Airman fatally shot in Afghanistan named by MoD
A serviceman fatally shot on patrol in Afghanistan has been named as 21-year-old Senior Aircraftman Ryan Tomlin.
SAC Tomlin, of 2 Squadron, Royal Air Force Regiment, was shot during an insurgent attack in Nad Ali district, southern Helmand province, on Monday.
He was airlifted to the field hospital at Camp Bastion, where he later died.
His family, from Hemel Hempstead, in Hertfordshire, said he had "loved and lived life to the full", and would "be forever young and never forgotten".
He leaves behind his mother and father, Diane and Kevin, and a sister, Michelle.
"Our true hero and shining star," the family statement said.
"He gave his life at a very young age doing the job he loved. Ryan will be sorely missed by his family and friends and everyone who loved him.
"We will remember his cheeky grin and great sense of humour."
Wing Cdr Jason Sutton said that SAC Tomlin's death had "deprived the Royal Air Force Regiment of one of its very best".
"When the task was hard, he would immediately rise to the challenge," he said.
"When those around him were weary, he was the one to lift their spirits, and when the enemy threatened, he was the first to be ready to fight."
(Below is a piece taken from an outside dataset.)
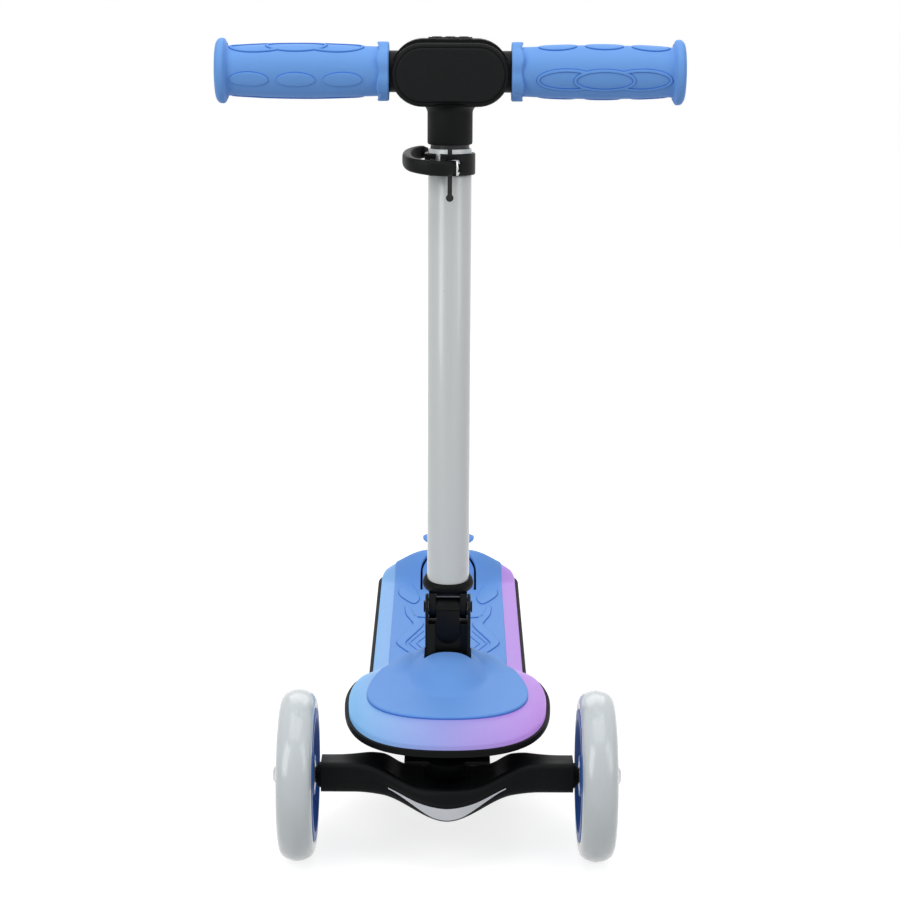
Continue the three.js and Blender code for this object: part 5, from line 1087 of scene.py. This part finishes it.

SAC Tomlin joined the Royal Air Force in October 2008, and had completed his first tour in Afghanistan in 2010. He deployed on his second tour last October.
He was praised as "one of the best gunners in 2 Squadron" by Flt Lt David Martin, who said he had "proved to be an exceptional marksman".
"He was depended upon time and again to provide vital surveillance and reconnaissance and long-range fire support to his colleagues when needed," said Flt Lt Martin.
"He loved his job, he was a pleasure to command and I am honoured to have known him."
Cpl Thomas Vardy said he was "certain" SAC Tomlin "would have had a very successful career", and that his loved ones "should be extremely proud of him".
"I know it's not fair to have favourites, but I took an instant liking to Ryan," he said. "He was young, enthusiastic, funny and had knowledge beyond his years."
"Ryan Tomlin always had morale to give out. You would never find him in a bad mood and he would never put you in one," said SAC Robert Zuccolini.
"Ryan was always someone who could get you through the tough times."
British military deaths in Afghanistan since 2001 now stand at 398.
Some 500 of about 9,500 British servicemen and women in Afghanistan are due to be brought home in 2012 and Prime Minister David Cameron has indicated that more will leave in 2013.
He has said he wants British forces to end combat operations in the country by 2014.